One characteristic of a tragic hero is that he must be a "great man," or of noble status. Macbeth is a highly regarded war hero. In Act I , Scene 2, the Sergeant describes his prowess...
Shakespeare's Macbeth is a classic example of a tragic hero as defined by Aristotle.
One characteristic of a tragic hero is that he must be a "great man," or of noble status. Macbeth is a highly regarded war hero. In Act I, Scene 2, the Sergeant describes his prowess on the battlefield to Duncan and Malcolm. Amidst the mayhem and chaos around him, the blood and death, Macbeth is totally focused — without concern for his own safety — on reaching Macdonwald, the traitor, and killing him with purpose and precision:
For brave Macbeth — well he deserves that name —
Disdaining fortune, with his brandish'd steel,
Which smoked with bloody execution,
Like valor's minion carved out his passage
Till he faced the slave,
Which ne'er shook hands, nor bade farewell to him,
Till he unseam'd him from the nave to the chaps,
And fix'd his head upon our battlements (17-25).
Macbeth is also advancing in the ranks of Duncan's court. For his valor, the King — with promise of future honors and compensation — rewards him. Macbeth is also the King's cousin and well-loved by him. He is also highly regarded in the Scottish ranks.
Another characteristic of a tragic hero is hamartia. Hamartia is a "tragic mistake, misconception or flaw."
Macbeth, easily tricked by the witches, takes matters into his own hands so that he will become king, as they appeal to his obsessive aspirations for power. He admits he has little real purpose for his bloodthirsty behavior. He has, after all, everything he could want as Duncan's subject, friend, and cousin. His tragic flaw is his "vaulting ambition."
I have no spur
To prick the sides of my intent, but only
Vaulting ambition, which o'erleaps itself,
And falls on th'other (Act I, Scene 7, lines 25-28).
Peripiteia is defined as "a sudden turn of events or an unexpected reversal, especially in a literary work."
The most obvious reversal of events takes place in Act V when Macbeth realizes the witches told him half-truths to win his soul to eternal damnation, as Shakespearean audiences believed regicide was a mortal sin. Until now, the first predictions (becoming the Thane of Cawdor and becoming king) were easily enough won. Macbeth is rewarded with his new title (Cawdor) by Duncan. Becoming king is something Macbeth and Lady Macbeth orchestrate by murdering the King while he stays at their home. While the first set of predictions lure Macbeth in, the second set of predictions give him a feeling of invincibility. He is told to beware of Macduff, which leads Macbeth to have Macduff's family killed. The second prediction notes that no man born of a woman can harm Macbeth. (In theory, that would mean no one ever born could defeat Macbeth.) The third prediction notes that Macbeth will not be vanquished until Birnam Wood moves to Dunsinane Hill. Trees don't, technically, move. The double-speak used by the witches encourages Macbeth to take what they say literally. However, the witches are speaking figuratively with the intention to trick Macbeth. Macduff was not "born" by traditional means, but delivered by Caesarian section; so he was born, but not the way most people are (Act V, Scene 8, lines 17-20). The trees do not move, but soldiers advancing while camouflaged by rough-hewn branches give the appearance of the woods moving (Act V, Scene 4, lines 6-9).

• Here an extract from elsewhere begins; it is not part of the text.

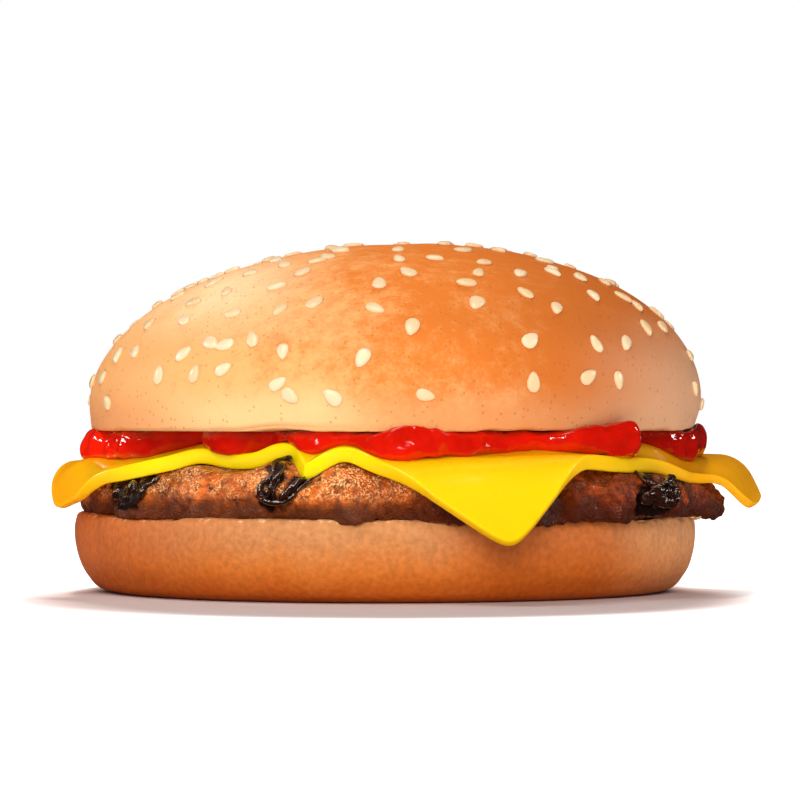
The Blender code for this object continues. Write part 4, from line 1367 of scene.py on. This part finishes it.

Macbeth has staked all on the witches' equivocations. Once they have tricked him into totally believing their empty promises, Macbeth is defeated. His destruction lies in the details of circumstances he perceived to be set in stone. These details bring about a complete reversal to the plans of greatness Macbeth anticipated for himself, and bring to fruition the ultimate demise of a once-stalwart hero and trusted friend. Everything rests on Macbeth's insatiable, driving ambition to be and have more.
Citing these three characteristics, Macbeth is a tragic hero in the purest sense.